Des années 1880 au milieu du xxe siècle, les associations étudiantes ont été bien plus visibles dans l’espace public qu’elles ne le sont aujourd’hui, grâce à la possession ou à la location d’immeubles et de maisons pavoisés à leur nom. C’est le cas de l’Association générale des étudiants de Besançon (AGEB) qui, si elle a régulièrement changé de siège, est toujours restée aux alentours des bâtiments universitaires. Elle loge d’abord place de l’État-major (aujourd’hui place Jean Cornet). Elle y reste jusqu’en 1901, puis déménage promenade Granvelle, dans le pavillon du Helder, bâtiment néoclassique construit en 1789. Dans les années 1930, son local se situe au 4-6, rue Lacoré, puis, dans les années 1960, à la cité universitaire (aujourd’hui Canot), ouverte en 1932, où elle dispose d’un bar. Vers 1968, les locaux de l’association deviennent propriété du CROUS.
Pavillon du Hedler, siège de l’AGEB, ancien pavillon néoclassique de limonadier construit en 1789 par Alexandre Bertrand, Promenade Granvelle. Bibliothèque municipale de Besançon, CP-B-P41.
L’associationnisme étudiant français naît à la faveur des réformes universitaires entreprises par les républicains et prend d’abord la forme des Associations générales des étudiants1. Rapidement soutenues moralement et financièrement par le régime républicain et les autorités académiques, elles ambitionnent de regrouper l’ensemble des étudiants d’une ville universitaire, toutes facultés et écoles confondues. Une quinzaine d’associations existent à la fin de la décennie 1880, dont l’AGEB. Constituée en 1888, elle est reconnue d’utilité publique en 1930.
Plan d’appropriation des locaux de l’AGEB, 12 novembre 1936. Bibliothèque municipale de Besançon, 4M7.
Ne pouvant recruter que parmi le faible nombre d’étudiants bisontins, l’AGEB reste de taille modeste. Cela ne l’empêche pas de développer des offres pour les étudiants et de s’impliquer dans la vie locale. Elle est très engagée, en 1892 et en 1902, dans les fêtes en hommage à Louis Pasteur à Dole. Elle prend l’initiative de la célébration du centenaire de Victor Hugo en août 1902. L’AGEB organise des fêtes, concerts et conférences. Vers 1930, elle dispose dans son local d’une bibliothèque forte de 1 500 volumes. Ses membres bénéficient de réductions au théâtre municipal, dans d’autres salles de spectacle, dans les cinémas et auprès de commerçants. Dans les années 1920, elle tient un restaurant coopératif dans son local du 4-6, rue Mairet, permettant à ses adhérents de se restaurer à un prix raisonnable, grâce à des subventions, entre autres, du conseil général du Doubs. L’AGEB publie plusieurs journaux, à la durabilité variable : Besançon universitaire à partir de 1936, Besançon estudiantin au milieu des années 1950, Besançon U la décennie suivante.

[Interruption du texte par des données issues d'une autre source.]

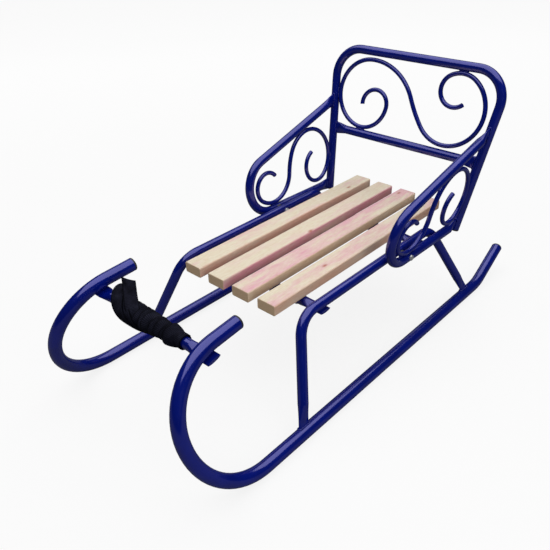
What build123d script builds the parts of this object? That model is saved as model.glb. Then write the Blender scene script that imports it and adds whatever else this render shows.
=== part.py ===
"""Children's snow sled of bent steel tube with a slatted seat, a backrest and two armrests.

Millimetres. +X points forward, towards the hooked ends of the runners, +Y to the rider's
left and +Z up. The origin is on the ground, under the middle of the sled's outer box.
"""

import os
from math import atan2, cos, degrees, radians, sin, tan

import numpy
from build123d import *

os.makedirs("parts", exist_ok=True)

# Tubes and rods
runner_radius = 10.0
tube_radius = 8.0
rod_radius = 4.0
pinch_width = 22.0
pinch_thickness = 5.4
pinch_taper = 18.0
weld_gap = 0.3
plug_thickness = 3.0
plug_edge = 1.0

# Runners: each is bent in one plane, which leans inward
runner_half_gauge = 177.5
runner_straight = 587.0
hook_radii = (104.0, 110.0, 92.5)
hook_turns = (45.0, 47.0, 83.0)
hook_tail = 44.0
kick_radius = 110.0
kick_turn = 18.0
kick_tail = 90.0

# Seat frame
rail_height = 160.0
rail_half_gauge = 125.0
seat_setback = 247.0
front_foot = 262.0
front_top = 209.0
rear_foot = -222.0
rear_top = -143.0
frame_bend_radius = 40.0
foot_taper = 26.0
foot_width = 20.0

# Seat
slat_count = 4
slat_length = 460.0
slat_width = 34.0
slat_thickness = 18.0
slat_pitch = 52.0
slat_edge = 2.5
slat_end_edge = 1.2
front_bar_place = 162.0
rear_bar_place = -105.0
bar_overhang = 8.0

# Backrest, measured from a level just under the rails
back_drop = 10.0
back_place = -206.0
back_lean = 11.4
arm_stand_off = 19.3
back_splay = 0.117
back_height = 268.5
back_corner_radius = 50.0
back_bar_height = 116.0
upright_drop = 7.0

# Armrests
arm_front = 24.5
arm_bend_radius = 50.0
arm_lower_height = 6.0
arm_lower_slope = 1.0
arm_upper_slope = 15.9
arm_bolt_place = -38.0
spacer_radius = 7.0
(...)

En 1909, l’AGEB adhère à l’Union nationale des associations d’étudiants de France (UNAEF), fondée en 1907. Elle y reste marginale et n’obtient aucun élu à son comité avant la Première Guerre mondiale. Après la transformation, en 1946, de l’UNAEF en un syndicat, l’UNEF, les AGE en restent les sections locales, ce qui a des effets politiques notables. Sous l’Occupation, le président de l’AGEB Pierre Armand (1920-1950) est hostile à Pétain et se félicite que jamais un portrait du maréchal n’ait été accroché dans le local de l’association. Après une action de chahut menée par Armand, le recteur Jean Jacques (dit Achille) Bertrand (1884-1960) interdit l’AGEB, reconstituée seulement vers 1948. Cette action dénote dans un milieu universitaire et étudiant bisontin passif et peu résistant2.
Dix ans plus tard, au contraire, l’AGEB, dirigée majoritairement par des étudiants catholiques principalement inscrits en lettres et en sciences, fait figure, avec l’AGE de Lyon, de meneuse de l’anticolonialisme au sein de l’UNEF. En 1956, la « question algérienne » est au cœur de l’élection pour la direction de l’AGEB et c’est la liste menée par Gaston Bordet (né en 1933), étudiant en histoire, favorable au processus de décolonisation, qui sort victorieuse. Cette ligne politique demeure à la tête de l’AGEB jusqu’à l’indépendance de l’Algérie3. Malgré le renouvellement des effectifs, la politisation estudiantine reste forte à Besançon jusqu’à mai 1968, lorsque les étudiants multiplient les manifestations et occupent la faculté des lettres.